# What to work on:
In the listing that follows, the range to quote begins at the line that has "plate_left();" and ends after the line that has "before = set(bpy.data.objects)"; quote it verbatim and add nothing.

# Available data:
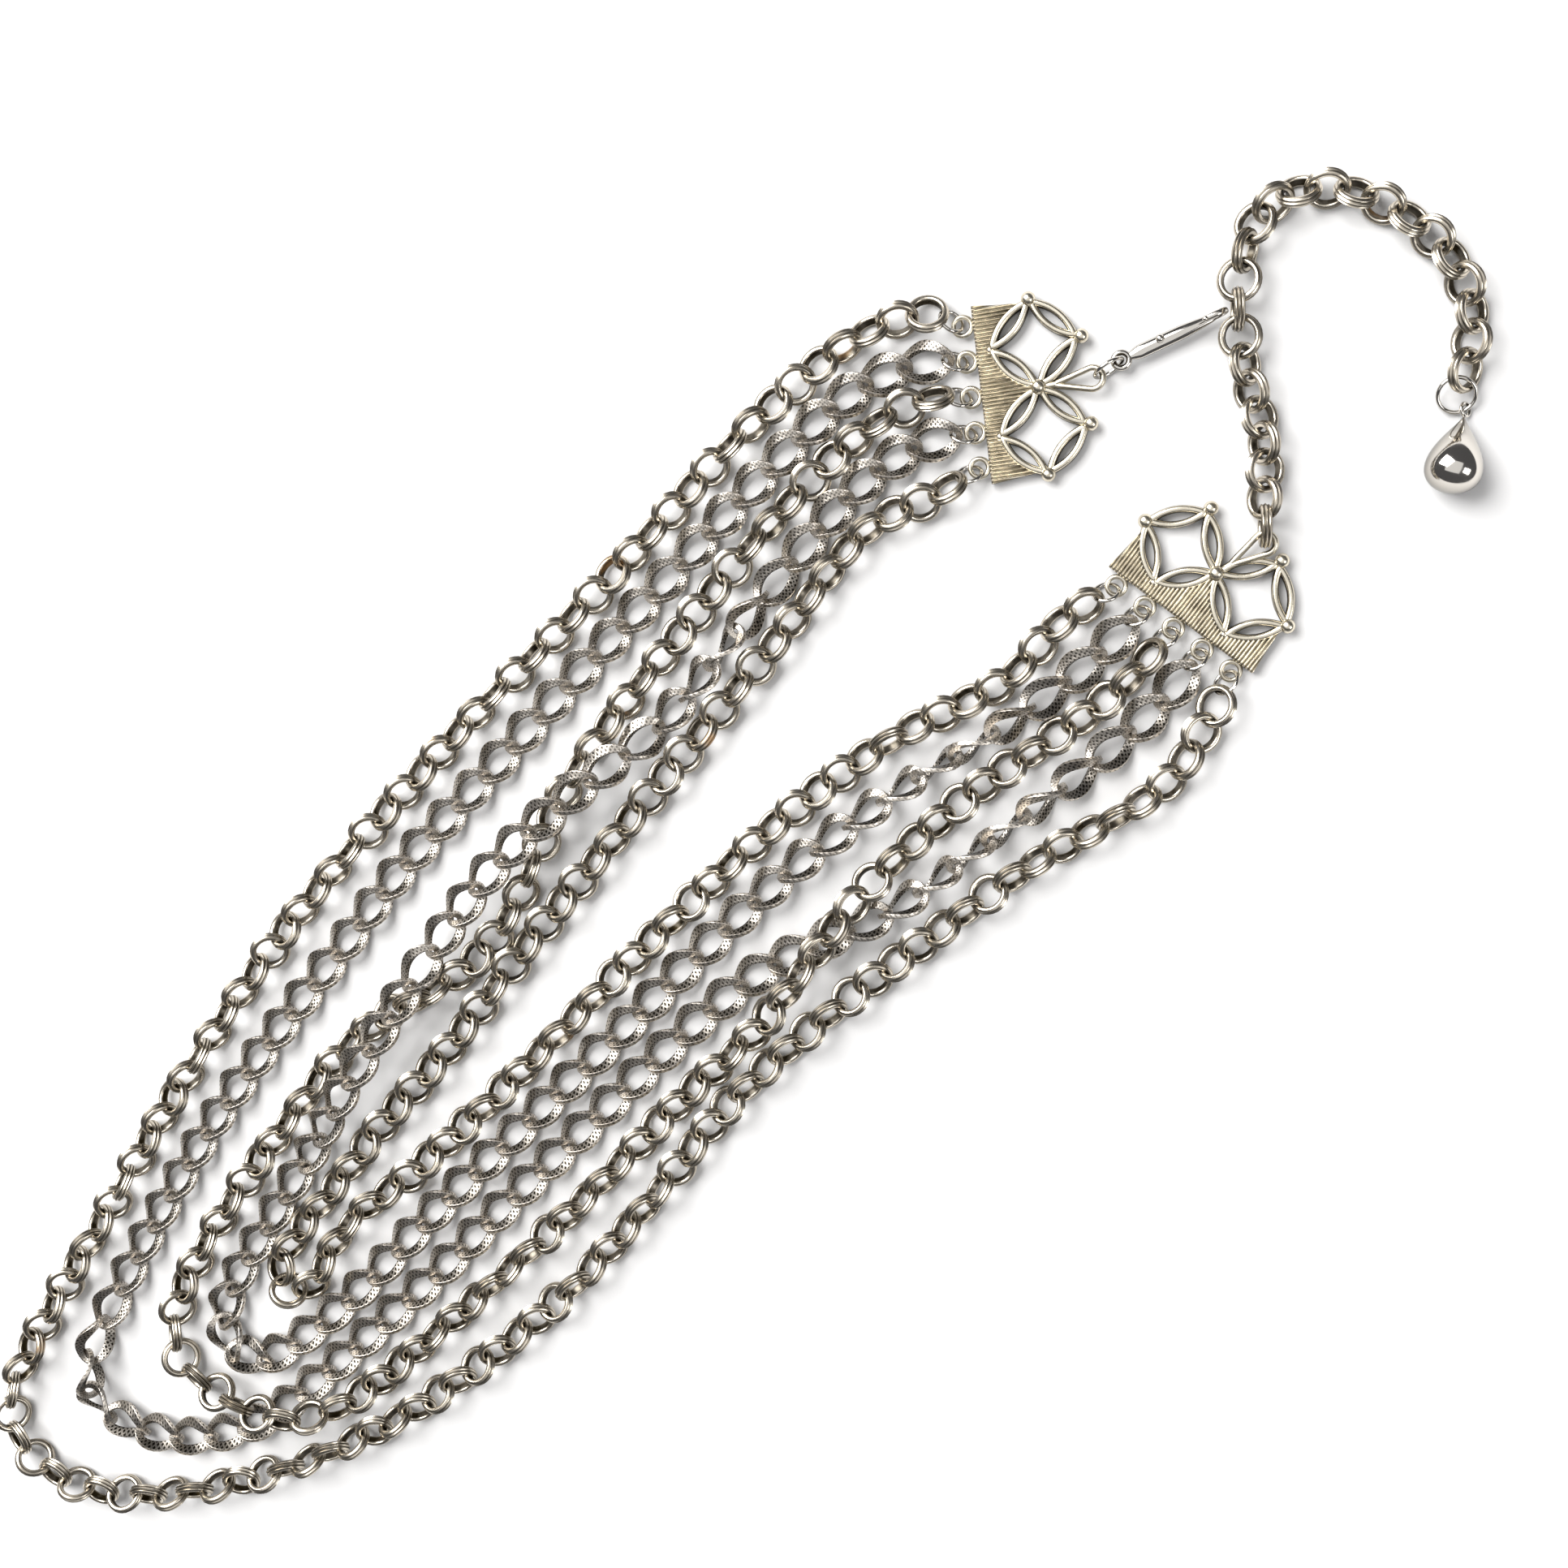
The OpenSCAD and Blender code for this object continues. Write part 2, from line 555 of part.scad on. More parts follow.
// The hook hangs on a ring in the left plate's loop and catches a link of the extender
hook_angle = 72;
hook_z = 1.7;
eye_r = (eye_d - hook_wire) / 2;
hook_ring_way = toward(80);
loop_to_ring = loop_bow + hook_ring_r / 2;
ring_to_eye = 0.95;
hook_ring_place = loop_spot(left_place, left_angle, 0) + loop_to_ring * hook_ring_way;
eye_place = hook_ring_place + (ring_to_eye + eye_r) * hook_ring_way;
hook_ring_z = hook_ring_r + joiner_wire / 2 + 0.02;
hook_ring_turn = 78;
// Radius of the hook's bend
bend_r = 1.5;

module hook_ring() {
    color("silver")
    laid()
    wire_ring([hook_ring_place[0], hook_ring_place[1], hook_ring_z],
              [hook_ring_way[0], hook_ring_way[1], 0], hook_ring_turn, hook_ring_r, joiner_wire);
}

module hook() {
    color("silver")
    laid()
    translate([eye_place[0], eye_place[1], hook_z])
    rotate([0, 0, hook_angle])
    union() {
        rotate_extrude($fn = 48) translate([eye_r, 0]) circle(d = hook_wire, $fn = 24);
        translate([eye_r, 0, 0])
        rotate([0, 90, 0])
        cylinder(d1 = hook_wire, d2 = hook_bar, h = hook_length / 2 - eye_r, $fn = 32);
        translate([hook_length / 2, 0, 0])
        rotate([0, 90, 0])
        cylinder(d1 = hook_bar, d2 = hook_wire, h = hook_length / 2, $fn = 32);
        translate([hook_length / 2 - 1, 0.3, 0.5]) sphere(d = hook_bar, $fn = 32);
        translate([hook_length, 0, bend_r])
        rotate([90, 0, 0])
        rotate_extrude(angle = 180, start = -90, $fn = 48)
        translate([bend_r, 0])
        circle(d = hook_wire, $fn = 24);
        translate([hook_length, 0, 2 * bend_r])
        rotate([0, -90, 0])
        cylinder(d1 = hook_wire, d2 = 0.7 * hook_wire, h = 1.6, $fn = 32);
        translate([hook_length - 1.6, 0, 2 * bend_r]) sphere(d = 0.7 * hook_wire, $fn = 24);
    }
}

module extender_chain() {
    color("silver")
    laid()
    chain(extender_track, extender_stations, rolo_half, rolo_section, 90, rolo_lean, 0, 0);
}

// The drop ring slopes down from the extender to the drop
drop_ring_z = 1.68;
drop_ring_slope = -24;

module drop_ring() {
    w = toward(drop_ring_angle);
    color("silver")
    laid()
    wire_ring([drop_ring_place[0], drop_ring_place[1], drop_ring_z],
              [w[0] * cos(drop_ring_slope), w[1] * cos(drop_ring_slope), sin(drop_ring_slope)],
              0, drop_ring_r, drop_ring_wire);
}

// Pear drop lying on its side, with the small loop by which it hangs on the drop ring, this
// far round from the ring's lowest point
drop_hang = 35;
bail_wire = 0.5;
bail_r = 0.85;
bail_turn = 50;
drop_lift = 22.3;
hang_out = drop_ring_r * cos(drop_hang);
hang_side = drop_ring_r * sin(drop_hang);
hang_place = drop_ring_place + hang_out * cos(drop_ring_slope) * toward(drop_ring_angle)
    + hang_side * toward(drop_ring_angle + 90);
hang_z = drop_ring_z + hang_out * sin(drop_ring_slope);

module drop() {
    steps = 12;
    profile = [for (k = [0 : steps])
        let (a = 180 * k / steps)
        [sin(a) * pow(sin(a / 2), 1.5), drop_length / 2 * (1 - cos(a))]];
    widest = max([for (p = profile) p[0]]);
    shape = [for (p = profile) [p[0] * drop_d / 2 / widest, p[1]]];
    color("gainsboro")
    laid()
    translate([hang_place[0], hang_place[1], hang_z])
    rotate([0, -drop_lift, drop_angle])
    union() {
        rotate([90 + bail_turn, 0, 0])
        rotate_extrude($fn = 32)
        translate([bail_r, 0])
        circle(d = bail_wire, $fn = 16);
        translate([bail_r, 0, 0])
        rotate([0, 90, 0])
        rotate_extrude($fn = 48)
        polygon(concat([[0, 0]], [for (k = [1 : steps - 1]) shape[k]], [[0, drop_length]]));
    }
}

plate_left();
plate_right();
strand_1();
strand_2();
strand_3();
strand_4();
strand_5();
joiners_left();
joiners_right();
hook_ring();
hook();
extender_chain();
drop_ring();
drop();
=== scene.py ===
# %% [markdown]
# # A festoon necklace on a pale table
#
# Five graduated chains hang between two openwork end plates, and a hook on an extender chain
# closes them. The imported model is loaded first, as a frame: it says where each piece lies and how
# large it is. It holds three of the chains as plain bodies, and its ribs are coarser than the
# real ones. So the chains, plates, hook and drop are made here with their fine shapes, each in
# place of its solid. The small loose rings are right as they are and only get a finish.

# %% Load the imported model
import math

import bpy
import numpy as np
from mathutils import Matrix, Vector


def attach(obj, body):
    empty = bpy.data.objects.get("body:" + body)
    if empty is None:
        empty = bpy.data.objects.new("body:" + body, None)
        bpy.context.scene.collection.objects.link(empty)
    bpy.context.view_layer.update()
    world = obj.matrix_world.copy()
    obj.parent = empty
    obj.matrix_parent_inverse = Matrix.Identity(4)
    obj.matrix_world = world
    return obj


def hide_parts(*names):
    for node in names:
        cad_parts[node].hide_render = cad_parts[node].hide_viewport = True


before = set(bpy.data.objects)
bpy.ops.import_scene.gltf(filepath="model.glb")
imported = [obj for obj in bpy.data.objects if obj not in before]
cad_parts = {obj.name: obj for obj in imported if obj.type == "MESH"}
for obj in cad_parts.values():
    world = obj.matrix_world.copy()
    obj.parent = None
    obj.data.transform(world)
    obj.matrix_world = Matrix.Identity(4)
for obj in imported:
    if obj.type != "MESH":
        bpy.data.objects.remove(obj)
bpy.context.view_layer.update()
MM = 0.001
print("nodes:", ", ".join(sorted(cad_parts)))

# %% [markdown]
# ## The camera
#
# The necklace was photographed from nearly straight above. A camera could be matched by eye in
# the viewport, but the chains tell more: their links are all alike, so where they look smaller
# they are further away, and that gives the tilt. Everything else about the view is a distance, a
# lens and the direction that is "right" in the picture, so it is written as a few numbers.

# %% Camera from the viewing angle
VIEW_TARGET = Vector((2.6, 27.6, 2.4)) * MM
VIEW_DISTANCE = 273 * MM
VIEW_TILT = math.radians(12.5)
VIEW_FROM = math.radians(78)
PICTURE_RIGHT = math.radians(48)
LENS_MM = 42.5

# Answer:
plate_left();
plate_right();
strand_1();
strand_2();
strand_3();
strand_4();
strand_5();
joiners_left();
joiners_right();
hook_ring();
hook();
extender_chain();
drop_ring();
drop();
=== scene.py ===
# %% [markdown]
# # A festoon necklace on a pale table
#
# Five graduated chains hang between two openwork end plates, and a hook on an extender chain
# closes them. The imported model is loaded first, as a frame: it says where each piece lies and how
# large it is. It holds three of the chains as plain bodies, and its ribs are coarser than the
# real ones. So the chains, plates, hook and drop are made here with their fine shapes, each in
# place of its solid. The small loose rings are right as they are and only get a finish.

# %% Load the imported model
import math

import bpy
import numpy as np
from mathutils import Matrix, Vector


def attach(obj, body):
    empty = bpy.data.objects.get("body:" + body)
    if empty is None:
        empty = bpy.data.objects.new("body:" + body, None)
        bpy.context.scene.collection.objects.link(empty)
    bpy.context.view_layer.update()
    world = obj.matrix_world.copy()
    obj.parent = empty
    obj.matrix_parent_inverse = Matrix.Identity(4)
    obj.matrix_world = world
    return obj


def hide_parts(*names):
    for node in names:
        cad_parts[node].hide_render = cad_parts[node].hide_viewport = True


before = set(bpy.data.objects)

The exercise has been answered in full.